**What this task involves**
Extract exactly the run of lines starting at the line that holds "Continue the Blender" and ending at the line that holds "return frame", both included.

Rows from a 3D modeling dataset
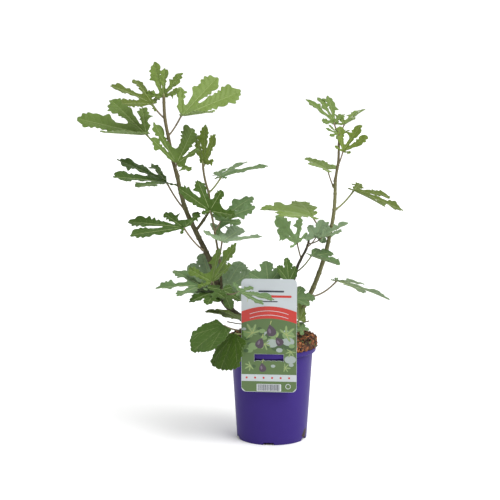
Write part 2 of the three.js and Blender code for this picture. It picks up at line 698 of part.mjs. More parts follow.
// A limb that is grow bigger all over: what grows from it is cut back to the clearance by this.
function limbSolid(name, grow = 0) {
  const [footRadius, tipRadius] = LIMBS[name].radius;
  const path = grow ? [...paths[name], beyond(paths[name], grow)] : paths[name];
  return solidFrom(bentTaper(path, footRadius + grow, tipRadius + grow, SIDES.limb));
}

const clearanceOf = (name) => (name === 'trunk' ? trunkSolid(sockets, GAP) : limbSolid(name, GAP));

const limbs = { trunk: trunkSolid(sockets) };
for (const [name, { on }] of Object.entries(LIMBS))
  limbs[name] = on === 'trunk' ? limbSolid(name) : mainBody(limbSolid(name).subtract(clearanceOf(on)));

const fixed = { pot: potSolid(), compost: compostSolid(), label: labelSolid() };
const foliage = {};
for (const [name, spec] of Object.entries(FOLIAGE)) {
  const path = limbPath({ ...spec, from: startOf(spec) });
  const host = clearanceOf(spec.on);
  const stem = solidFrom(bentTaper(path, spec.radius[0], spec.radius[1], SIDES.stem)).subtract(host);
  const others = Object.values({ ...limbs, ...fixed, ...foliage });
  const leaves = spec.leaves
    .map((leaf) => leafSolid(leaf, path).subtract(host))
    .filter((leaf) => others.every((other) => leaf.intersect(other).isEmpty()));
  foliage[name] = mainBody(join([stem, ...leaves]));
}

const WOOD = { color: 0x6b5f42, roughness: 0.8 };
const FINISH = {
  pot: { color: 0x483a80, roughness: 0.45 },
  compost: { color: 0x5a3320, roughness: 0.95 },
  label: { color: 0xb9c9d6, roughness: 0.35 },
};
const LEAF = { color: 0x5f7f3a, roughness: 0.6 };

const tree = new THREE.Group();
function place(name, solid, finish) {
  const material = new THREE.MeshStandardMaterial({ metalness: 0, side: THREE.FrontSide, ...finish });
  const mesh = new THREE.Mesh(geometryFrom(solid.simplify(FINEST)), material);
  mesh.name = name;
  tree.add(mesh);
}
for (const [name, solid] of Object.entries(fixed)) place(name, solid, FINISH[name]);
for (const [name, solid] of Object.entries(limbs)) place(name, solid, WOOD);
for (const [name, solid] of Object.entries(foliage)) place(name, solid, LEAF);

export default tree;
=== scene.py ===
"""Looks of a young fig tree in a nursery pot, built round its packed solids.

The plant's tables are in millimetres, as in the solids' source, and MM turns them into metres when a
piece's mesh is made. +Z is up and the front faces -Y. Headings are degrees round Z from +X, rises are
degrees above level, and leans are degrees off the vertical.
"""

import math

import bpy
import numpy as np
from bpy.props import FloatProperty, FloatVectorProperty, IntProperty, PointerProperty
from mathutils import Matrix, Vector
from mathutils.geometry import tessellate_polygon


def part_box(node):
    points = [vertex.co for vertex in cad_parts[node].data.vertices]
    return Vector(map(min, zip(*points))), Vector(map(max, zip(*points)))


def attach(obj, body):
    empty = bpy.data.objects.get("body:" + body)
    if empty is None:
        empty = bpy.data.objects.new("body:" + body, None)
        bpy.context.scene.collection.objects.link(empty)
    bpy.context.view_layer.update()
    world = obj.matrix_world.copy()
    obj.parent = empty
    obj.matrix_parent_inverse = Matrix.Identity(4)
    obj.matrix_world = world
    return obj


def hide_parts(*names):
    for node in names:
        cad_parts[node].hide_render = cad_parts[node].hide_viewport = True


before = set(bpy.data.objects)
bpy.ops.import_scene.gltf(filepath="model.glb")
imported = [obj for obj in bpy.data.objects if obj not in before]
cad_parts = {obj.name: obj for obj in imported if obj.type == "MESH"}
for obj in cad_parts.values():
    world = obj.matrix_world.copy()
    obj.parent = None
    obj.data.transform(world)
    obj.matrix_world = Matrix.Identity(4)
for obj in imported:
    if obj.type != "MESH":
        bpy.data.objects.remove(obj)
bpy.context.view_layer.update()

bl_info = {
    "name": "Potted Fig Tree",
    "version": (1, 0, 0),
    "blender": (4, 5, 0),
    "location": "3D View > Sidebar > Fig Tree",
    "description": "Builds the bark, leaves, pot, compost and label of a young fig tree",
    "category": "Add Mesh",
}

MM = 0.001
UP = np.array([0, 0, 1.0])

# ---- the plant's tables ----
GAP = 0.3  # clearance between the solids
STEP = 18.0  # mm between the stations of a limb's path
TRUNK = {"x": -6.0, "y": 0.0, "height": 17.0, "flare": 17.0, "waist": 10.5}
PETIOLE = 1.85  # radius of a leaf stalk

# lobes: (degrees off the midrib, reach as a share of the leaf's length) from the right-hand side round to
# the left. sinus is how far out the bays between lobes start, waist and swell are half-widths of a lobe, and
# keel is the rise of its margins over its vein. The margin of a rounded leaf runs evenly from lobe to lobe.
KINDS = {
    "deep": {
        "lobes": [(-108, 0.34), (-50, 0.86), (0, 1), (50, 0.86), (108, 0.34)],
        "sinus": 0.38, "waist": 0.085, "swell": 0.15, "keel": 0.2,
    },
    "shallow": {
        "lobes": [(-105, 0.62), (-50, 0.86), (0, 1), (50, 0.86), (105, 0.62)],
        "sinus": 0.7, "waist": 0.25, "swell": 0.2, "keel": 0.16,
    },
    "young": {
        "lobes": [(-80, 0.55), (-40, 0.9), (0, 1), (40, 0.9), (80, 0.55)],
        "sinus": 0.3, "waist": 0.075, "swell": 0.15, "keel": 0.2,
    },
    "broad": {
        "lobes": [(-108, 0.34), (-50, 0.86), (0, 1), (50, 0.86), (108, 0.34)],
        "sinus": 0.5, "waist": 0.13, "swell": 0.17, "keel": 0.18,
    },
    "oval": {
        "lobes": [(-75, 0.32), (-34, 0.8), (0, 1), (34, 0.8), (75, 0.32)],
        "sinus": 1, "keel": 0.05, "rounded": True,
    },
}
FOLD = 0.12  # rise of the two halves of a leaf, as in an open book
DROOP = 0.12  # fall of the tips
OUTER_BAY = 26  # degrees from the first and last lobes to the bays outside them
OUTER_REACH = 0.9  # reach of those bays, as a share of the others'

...

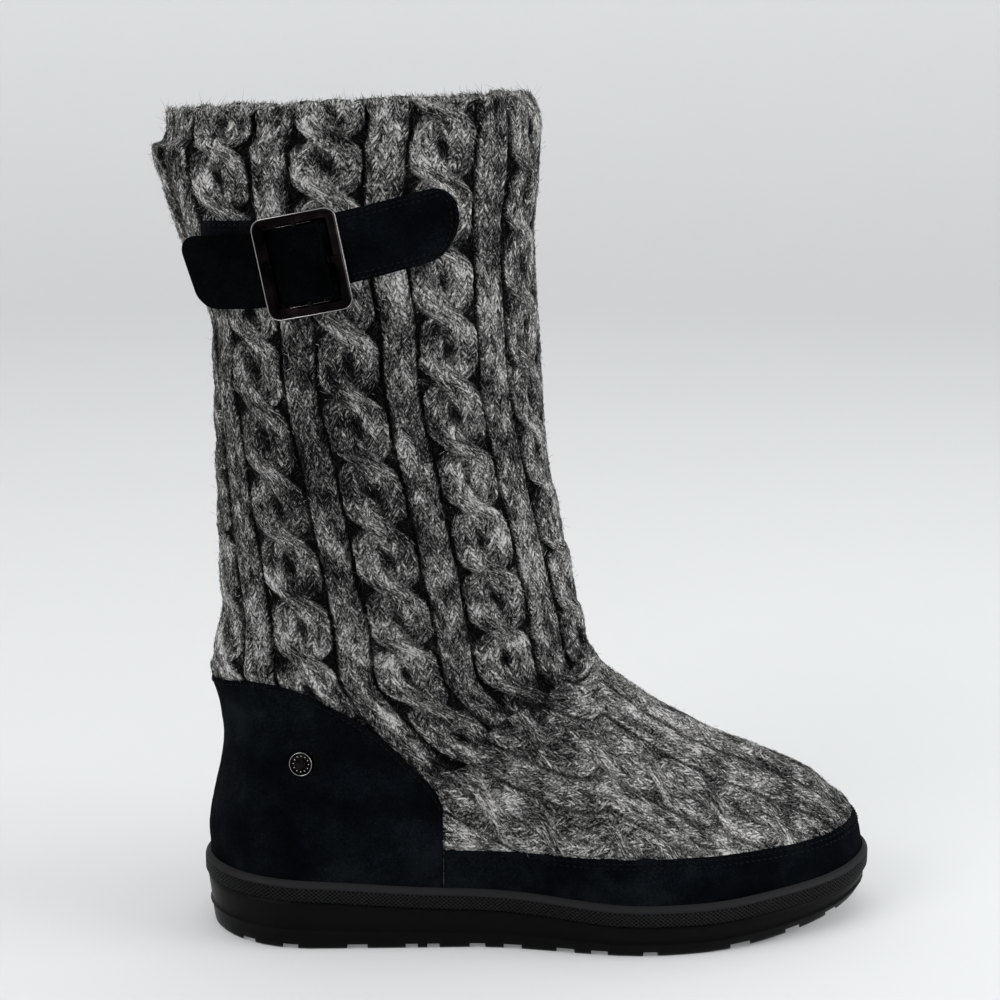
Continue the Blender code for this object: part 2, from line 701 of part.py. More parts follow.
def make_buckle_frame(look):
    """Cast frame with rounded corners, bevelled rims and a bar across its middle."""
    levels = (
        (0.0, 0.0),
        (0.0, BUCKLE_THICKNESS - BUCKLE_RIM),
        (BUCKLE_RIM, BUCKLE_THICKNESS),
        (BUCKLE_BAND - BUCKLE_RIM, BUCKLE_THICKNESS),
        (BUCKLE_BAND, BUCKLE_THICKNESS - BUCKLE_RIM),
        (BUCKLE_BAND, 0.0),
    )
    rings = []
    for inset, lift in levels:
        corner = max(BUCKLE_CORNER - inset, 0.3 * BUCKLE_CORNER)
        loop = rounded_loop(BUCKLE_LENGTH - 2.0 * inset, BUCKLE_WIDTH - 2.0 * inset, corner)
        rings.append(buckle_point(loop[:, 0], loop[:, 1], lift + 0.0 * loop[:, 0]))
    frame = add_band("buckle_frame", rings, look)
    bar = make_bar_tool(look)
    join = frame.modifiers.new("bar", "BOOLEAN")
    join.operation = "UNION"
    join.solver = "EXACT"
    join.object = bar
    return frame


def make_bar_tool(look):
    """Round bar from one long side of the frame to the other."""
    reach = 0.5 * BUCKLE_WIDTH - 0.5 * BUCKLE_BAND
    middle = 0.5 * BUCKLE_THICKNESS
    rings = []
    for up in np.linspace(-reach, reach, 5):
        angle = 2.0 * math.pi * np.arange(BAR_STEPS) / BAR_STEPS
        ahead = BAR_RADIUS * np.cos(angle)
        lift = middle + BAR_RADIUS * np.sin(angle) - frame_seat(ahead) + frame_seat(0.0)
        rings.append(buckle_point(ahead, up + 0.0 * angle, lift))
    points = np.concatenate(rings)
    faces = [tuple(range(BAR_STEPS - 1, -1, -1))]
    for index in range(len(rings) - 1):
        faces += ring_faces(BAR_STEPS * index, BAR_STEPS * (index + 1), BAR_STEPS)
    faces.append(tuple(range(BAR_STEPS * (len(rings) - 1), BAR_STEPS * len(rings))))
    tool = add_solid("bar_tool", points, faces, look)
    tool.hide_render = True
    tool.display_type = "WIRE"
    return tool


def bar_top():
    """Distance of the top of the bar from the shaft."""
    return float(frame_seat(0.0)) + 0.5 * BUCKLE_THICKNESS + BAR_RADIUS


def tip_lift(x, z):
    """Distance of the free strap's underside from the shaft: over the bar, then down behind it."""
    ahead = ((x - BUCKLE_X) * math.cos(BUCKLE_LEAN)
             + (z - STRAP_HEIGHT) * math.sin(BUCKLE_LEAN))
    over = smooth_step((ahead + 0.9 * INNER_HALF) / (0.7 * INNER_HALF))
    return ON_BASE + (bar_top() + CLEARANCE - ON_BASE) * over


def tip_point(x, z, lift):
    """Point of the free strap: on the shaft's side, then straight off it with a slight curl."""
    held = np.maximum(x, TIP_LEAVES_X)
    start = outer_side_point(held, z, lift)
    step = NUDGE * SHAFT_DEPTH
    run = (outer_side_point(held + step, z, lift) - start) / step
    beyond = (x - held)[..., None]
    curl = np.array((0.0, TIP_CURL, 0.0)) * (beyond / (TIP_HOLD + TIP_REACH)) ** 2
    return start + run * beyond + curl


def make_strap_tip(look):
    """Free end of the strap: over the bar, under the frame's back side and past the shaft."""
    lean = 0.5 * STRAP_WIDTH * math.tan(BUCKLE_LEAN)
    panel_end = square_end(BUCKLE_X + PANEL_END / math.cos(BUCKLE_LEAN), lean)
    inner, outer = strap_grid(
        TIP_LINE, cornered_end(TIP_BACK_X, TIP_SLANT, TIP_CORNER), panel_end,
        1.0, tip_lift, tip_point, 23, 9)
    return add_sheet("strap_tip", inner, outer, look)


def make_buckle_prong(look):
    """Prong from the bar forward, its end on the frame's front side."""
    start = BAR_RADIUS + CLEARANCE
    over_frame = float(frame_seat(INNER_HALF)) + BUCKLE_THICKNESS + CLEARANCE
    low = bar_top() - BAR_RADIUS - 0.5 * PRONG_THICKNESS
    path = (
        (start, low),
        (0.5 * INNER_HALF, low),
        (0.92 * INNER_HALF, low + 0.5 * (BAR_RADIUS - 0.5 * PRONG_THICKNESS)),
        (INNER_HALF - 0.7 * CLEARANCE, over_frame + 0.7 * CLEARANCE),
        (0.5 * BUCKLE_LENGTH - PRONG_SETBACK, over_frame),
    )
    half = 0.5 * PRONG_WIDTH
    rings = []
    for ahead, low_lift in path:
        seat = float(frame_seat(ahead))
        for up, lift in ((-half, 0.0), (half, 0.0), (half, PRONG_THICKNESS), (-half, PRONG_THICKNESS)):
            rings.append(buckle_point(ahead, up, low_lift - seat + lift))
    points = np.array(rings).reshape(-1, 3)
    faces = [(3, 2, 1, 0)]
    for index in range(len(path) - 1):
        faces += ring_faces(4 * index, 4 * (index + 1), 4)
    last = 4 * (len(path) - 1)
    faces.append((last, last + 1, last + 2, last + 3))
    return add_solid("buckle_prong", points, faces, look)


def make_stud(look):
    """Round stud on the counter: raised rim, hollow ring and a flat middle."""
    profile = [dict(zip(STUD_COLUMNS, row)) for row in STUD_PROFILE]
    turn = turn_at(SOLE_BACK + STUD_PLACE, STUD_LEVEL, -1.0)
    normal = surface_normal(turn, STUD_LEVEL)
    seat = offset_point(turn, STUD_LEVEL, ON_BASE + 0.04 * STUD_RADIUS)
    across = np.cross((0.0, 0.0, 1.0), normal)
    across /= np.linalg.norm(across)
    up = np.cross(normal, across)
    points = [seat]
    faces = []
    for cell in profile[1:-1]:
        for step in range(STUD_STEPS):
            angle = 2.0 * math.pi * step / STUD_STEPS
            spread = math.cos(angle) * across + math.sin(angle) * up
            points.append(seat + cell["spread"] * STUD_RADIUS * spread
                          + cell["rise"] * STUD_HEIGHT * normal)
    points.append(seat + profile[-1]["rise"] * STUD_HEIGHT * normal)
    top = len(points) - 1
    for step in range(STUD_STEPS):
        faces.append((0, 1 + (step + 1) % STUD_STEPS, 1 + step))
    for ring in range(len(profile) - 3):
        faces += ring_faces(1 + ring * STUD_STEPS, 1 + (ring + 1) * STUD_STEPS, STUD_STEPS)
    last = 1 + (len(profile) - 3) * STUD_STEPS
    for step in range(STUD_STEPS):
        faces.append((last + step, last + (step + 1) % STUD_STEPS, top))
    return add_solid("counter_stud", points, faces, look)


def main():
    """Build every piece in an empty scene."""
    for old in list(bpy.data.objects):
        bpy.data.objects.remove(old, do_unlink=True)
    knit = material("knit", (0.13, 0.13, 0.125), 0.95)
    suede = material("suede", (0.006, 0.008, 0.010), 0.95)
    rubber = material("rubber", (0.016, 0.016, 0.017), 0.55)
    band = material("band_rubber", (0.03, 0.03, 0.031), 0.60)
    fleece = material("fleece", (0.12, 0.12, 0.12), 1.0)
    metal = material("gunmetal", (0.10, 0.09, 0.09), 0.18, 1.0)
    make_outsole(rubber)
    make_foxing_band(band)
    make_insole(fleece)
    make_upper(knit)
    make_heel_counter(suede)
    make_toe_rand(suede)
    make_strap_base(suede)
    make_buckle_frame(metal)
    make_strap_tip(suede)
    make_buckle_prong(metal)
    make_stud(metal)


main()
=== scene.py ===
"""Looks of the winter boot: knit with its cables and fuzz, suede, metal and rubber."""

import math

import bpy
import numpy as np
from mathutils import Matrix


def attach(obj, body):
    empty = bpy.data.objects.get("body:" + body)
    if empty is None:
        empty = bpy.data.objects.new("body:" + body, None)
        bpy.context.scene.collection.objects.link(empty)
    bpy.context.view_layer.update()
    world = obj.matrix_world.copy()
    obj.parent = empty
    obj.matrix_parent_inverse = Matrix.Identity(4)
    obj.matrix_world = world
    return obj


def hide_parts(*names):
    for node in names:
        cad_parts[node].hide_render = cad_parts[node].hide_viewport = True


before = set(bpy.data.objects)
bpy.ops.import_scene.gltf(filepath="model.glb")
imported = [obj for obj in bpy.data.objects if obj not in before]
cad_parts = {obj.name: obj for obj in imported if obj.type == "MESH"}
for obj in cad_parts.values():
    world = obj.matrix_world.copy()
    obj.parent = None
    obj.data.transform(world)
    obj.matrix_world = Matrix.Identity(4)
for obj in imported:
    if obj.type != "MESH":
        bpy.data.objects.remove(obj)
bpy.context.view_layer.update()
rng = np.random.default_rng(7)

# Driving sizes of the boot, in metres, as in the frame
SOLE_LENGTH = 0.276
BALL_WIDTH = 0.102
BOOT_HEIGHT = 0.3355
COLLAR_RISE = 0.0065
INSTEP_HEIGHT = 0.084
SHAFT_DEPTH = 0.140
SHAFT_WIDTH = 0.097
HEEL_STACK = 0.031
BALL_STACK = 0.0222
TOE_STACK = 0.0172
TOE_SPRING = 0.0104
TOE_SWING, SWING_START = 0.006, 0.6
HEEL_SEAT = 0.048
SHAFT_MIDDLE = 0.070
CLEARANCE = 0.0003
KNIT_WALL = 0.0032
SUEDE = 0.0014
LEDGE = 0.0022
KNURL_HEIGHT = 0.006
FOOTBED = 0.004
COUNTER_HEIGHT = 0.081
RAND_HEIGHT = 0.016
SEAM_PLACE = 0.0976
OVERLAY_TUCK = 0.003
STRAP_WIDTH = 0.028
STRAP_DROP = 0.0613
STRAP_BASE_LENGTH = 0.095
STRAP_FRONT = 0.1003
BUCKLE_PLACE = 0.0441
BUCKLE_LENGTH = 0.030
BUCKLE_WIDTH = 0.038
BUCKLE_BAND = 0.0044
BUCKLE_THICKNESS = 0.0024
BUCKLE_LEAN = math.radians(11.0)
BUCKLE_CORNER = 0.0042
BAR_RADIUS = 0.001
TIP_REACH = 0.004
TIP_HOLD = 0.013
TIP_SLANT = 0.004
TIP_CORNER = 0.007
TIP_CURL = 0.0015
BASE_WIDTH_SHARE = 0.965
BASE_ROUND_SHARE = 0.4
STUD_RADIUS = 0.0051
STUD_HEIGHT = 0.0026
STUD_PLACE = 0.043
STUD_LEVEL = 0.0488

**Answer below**
Continue the Blender code for this object: part 2, from line 701 of part.py. More parts follow.
def make_buckle_frame(look):
    """Cast frame with rounded corners, bevelled rims and a bar across its middle."""
    levels = (
        (0.0, 0.0),
        (0.0, BUCKLE_THICKNESS - BUCKLE_RIM),
        (BUCKLE_RIM, BUCKLE_THICKNESS),
        (BUCKLE_BAND - BUCKLE_RIM, BUCKLE_THICKNESS),
        (BUCKLE_BAND, BUCKLE_THICKNESS - BUCKLE_RIM),
        (BUCKLE_BAND, 0.0),
    )
    rings = []
    for inset, lift in levels:
        corner = max(BUCKLE_CORNER - inset, 0.3 * BUCKLE_CORNER)
        loop = rounded_loop(BUCKLE_LENGTH - 2.0 * inset, BUCKLE_WIDTH - 2.0 * inset, corner)
        rings.append(buckle_point(loop[:, 0], loop[:, 1], lift + 0.0 * loop[:, 0]))
    frame = add_band("buckle_frame", rings, look)
    bar = make_bar_tool(look)
    join = frame.modifiers.new("bar", "BOOLEAN")
    join.operation = "UNION"
    join.solver = "EXACT"
    join.object = bar
    return frame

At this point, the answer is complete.